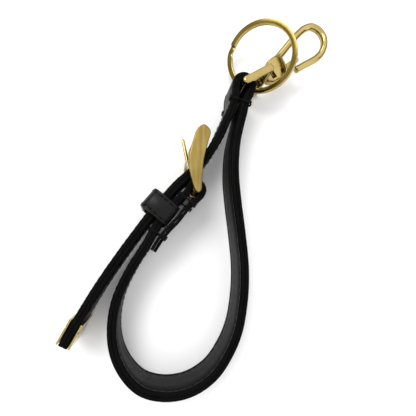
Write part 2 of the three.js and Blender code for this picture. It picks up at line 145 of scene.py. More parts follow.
# ---------- meshes ----------
def new_object(name, vertices, faces, material):
    mesh = bpy.data.meshes.new(name)
    mesh.from_pydata([tuple(v) for v in vertices], [], faces)
    mesh.validate()
    bm = bmesh.new()
    bm.from_mesh(mesh)
    bmesh.ops.recalc_face_normals(bm, faces=bm.faces)
    bm.to_mesh(mesh)
    bm.free()
    mesh.shade_smooth()
    obj = bpy.data.objects.new(name, mesh)
    bpy.context.collection.objects.link(obj)
    mesh.materials.append(material)
    return obj


def sweep_data(rings, closed=False):
    """Faces between rings of equal length, with end caps on an open sweep."""
    size = len(rings[0])
    vertices = [v for ring in rings for v in ring]
    faces = []
    spans = len(rings) if closed else len(rings) - 1
    for i in range(spans):
        a = i * size
        b = ((i + 1) % len(rings)) * size
        for k in range(size):
            n = (k + 1) % size
            faces.append((a + k, a + n, b + n, b + k))
    if not closed:
        faces.append(tuple(range(size)))
        faces.append(tuple(len(vertices) - size + k for k in range(size)))
    return vertices, faces


def merge_data(parts):
    vertices = []
    faces = []
    for some_vertices, some_faces in parts:
        start = len(vertices)
        vertices += some_vertices
        faces += [tuple(i + start for i in face) for face in some_faces]
    return vertices, faces


def sharp_by_angle(obj, degrees):
    bpy.context.view_layer.objects.active = obj
    obj.select_set(True)
    bpy.ops.object.shade_smooth_by_angle(angle=math.radians(degrees))
    obj.select_set(False)


def bevel(obj, width, segments=3, limit=35):
    modifier = obj.modifiers.new("bevel", "BEVEL")
    modifier.width = width * MM
    modifier.segments = segments
    modifier.limit_method = "ANGLE"
    modifier.angle_limit = math.radians(limit)
    modifier.harden_normals = False
    return modifier


def plate_data(outline, z0, z1, origin, azimuth=0.0):
    """A flat plate from a plan outline in mm about a drawing point."""
    along, across = turned(azimuth)
    base = place(origin[0], origin[1], 0)
    low = [base + along * (x * MM) + across * (y * MM) + Vector((0, 0, z0 * MM)) for x, y in outline]
    high = [v + Vector((0, 0, (z1 - z0) * MM)) for v in low]
    return sweep_data([low, high])


def tube_data(points, radius, sides=10):
    """A round thread along points, with rounded ends."""
    directions = tangents(points)
    rings = []
    up = Vector((0, 0, 1))
    for index, (point, direction) in enumerate(zip(points, directions)):
        side = direction.cross(up)
        side = side.normalized() if side.length > 0.1 else Vector((1, 0, 0))
        other = side.cross(direction).normalized()
        ends = min(index, len(points) - 1 - index)
        scale = (0.45, 0.85)[ends] if ends < 2 else 1.0
        rings.append([point + (side * math.cos(a) + other * math.sin(a)) * (radius * scale)
                      for a in (2 * math.pi * k / sides for k in range(sides))])
    return sweep_data(rings)


def finish_cast(obj, voxel, smooth_rounds):
    """Melts joined solids into one cast piece with soft inner corners."""
    remesh = obj.modifiers.new("cast", "REMESH")
    remesh.mode = "VOXEL"
    remesh.voxel_size = voxel * MM
    remesh.use_smooth_shade = True
    smooth = obj.modifiers.new("polish", "SMOOTH")
    smooth.factor = 0.5
    smooth.iterations = smooth_rounds
    apply_modifiers(obj)


def apply_modifiers(obj):
    graph = bpy.context.evaluated_depsgraph_get()
    mesh = bpy.data.meshes.new_from_object(obj.evaluated_get(graph))
    obj.modifiers.clear()
    old = obj.data
    obj.data = mesh
    bpy.data.meshes.remove(old)
    mesh.shade_smooth()


def subtract(obj, vertices, faces):
    cutter = new_object("cutter", vertices, faces, obj.data.materials[0])
    modifier = obj.modifiers.new("cut", "BOOLEAN")
    modifier.operation = "DIFFERENCE"
    modifier.solver = "EXACT"
    modifier.object = cutter
    apply_modifiers(obj)
    bpy.data.objects.remove(cutter)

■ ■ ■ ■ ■

- Written request -
Every line above should be printed again exactly as it stands.

- Task response -
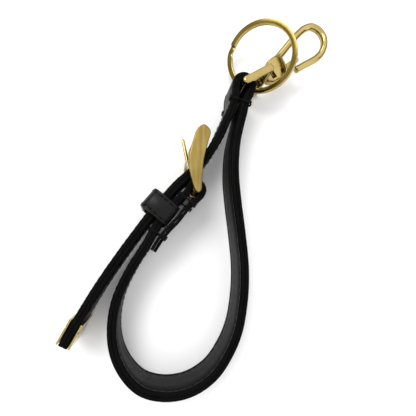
Write part 2 of the three.js and Blender code for this picture. It picks up at line 145 of scene.py. More parts follow.
# ---------- meshes ----------
def new_object(name, vertices, faces, material):
    mesh = bpy.data.meshes.new(name)
    mesh.from_pydata([tuple(v) for v in vertices], [], faces)
    mesh.validate()
    bm = bmesh.new()
    bm.from_mesh(mesh)
    bmesh.ops.recalc_face_normals(bm, faces=bm.faces)
    bm.to_mesh(mesh)
    bm.free()
    mesh.shade_smooth()
    obj = bpy.data.objects.new(name, mesh)
    bpy.context.collection.objects.link(obj)
    mesh.materials.append(material)
    return obj


def sweep_data(rings, closed=False):
    """Faces between rings of equal length, with end caps on an open sweep."""
    size = len(rings[0])
    vertices = [v for ring in rings for v in ring]
    faces = []
    spans = len(rings) if closed else len(rings) - 1
    for i in range(spans):
        a = i * size
        b = ((i + 1) % len(rings)) * size
        for k in range(size):
            n = (k + 1) % size
            faces.append((a + k, a + n, b + n, b + k))
    if not closed:
        faces.append(tuple(range(size)))
        faces.append(tuple(len(vertices) - size + k for k in range(size)))
    return vertices, faces


def merge_data(parts):
    vertices = []
    faces = []
    for some_vertices, some_faces in parts:
        start = len(vertices)
        vertices += some_vertices
        faces += [tuple(i + start for i in face) for face in some_faces]
    return vertices, faces


def sharp_by_angle(obj, degrees):
    bpy.context.view_layer.objects.active = obj
    obj.select_set(True)
    bpy.ops.object.shade_smooth_by_angle(angle=math.radians(degrees))
    obj.select_set(False)


def bevel(obj, width, segments=3, limit=35):
    modifier = obj.modifiers.new("bevel", "BEVEL")
    modifier.width = width * MM
    modifier.segments = segments
    modifier.limit_method = "ANGLE"
    modifier.angle_limit = math.radians(limit)
    modifier.harden_normals = False
    return modifier


def plate_data(outline, z0, z1, origin, azimuth=0.0):
    """A flat plate from a plan outline in mm about a drawing point."""
    along, across = turned(azimuth)
    base = place(origin[0], origin[1], 0)
    low = [base + along * (x * MM) + across * (y * MM) + Vector((0, 0, z0 * MM)) for x, y in outline]
    high = [v + Vector((0, 0, (z1 - z0) * MM)) for v in low]
    return sweep_data([low, high])


def tube_data(points, radius, sides=10):
    """A round thread along points, with rounded ends."""
    directions = tangents(points)
    rings = []
    up = Vector((0, 0, 1))
    for index, (point, direction) in enumerate(zip(points, directions)):
        side = direction.cross(up)
        side = side.normalized() if side.length > 0.1 else Vector((1, 0, 0))
        other = side.cross(direction).normalized()
        ends = min(index, len(points) - 1 - index)
        scale = (0.45, 0.85)[ends] if ends < 2 else 1.0
        rings.append([point + (side * math.cos(a) + other * math.sin(a)) * (radius * scale)
                      for a in (2 * math.pi * k / sides for k in range(sides))])
    return sweep_data(rings)


def finish_cast(obj, voxel, smooth_rounds):
    """Melts joined solids into one cast piece with soft inner corners."""
    remesh = obj.modifiers.new("cast", "REMESH")
    remesh.mode = "VOXEL"
    remesh.voxel_size = voxel * MM
    remesh.use_smooth_shade = True
    smooth = obj.modifiers.new("polish", "SMOOTH")
    smooth.factor = 0.5
    smooth.iterations = smooth_rounds
    apply_modifiers(obj)


def apply_modifiers(obj):
    graph = bpy.context.evaluated_depsgraph_get()
    mesh = bpy.data.meshes.new_from_object(obj.evaluated_get(graph))
    obj.modifiers.clear()
    old = obj.data
    obj.data = mesh
    bpy.data.meshes.remove(old)
    mesh.shade_smooth()


def subtract(obj, vertices, faces):
    cutter = new_object("cutter", vertices, faces, obj.data.materials[0])
    modifier = obj.modifiers.new("cut", "BOOLEAN")
    modifier.operation = "DIFFERENCE"
    modifier.solver = "EXACT"
    modifier.object = cutter
    apply_modifiers(obj)
    bpy.data.objects.remove(cutter)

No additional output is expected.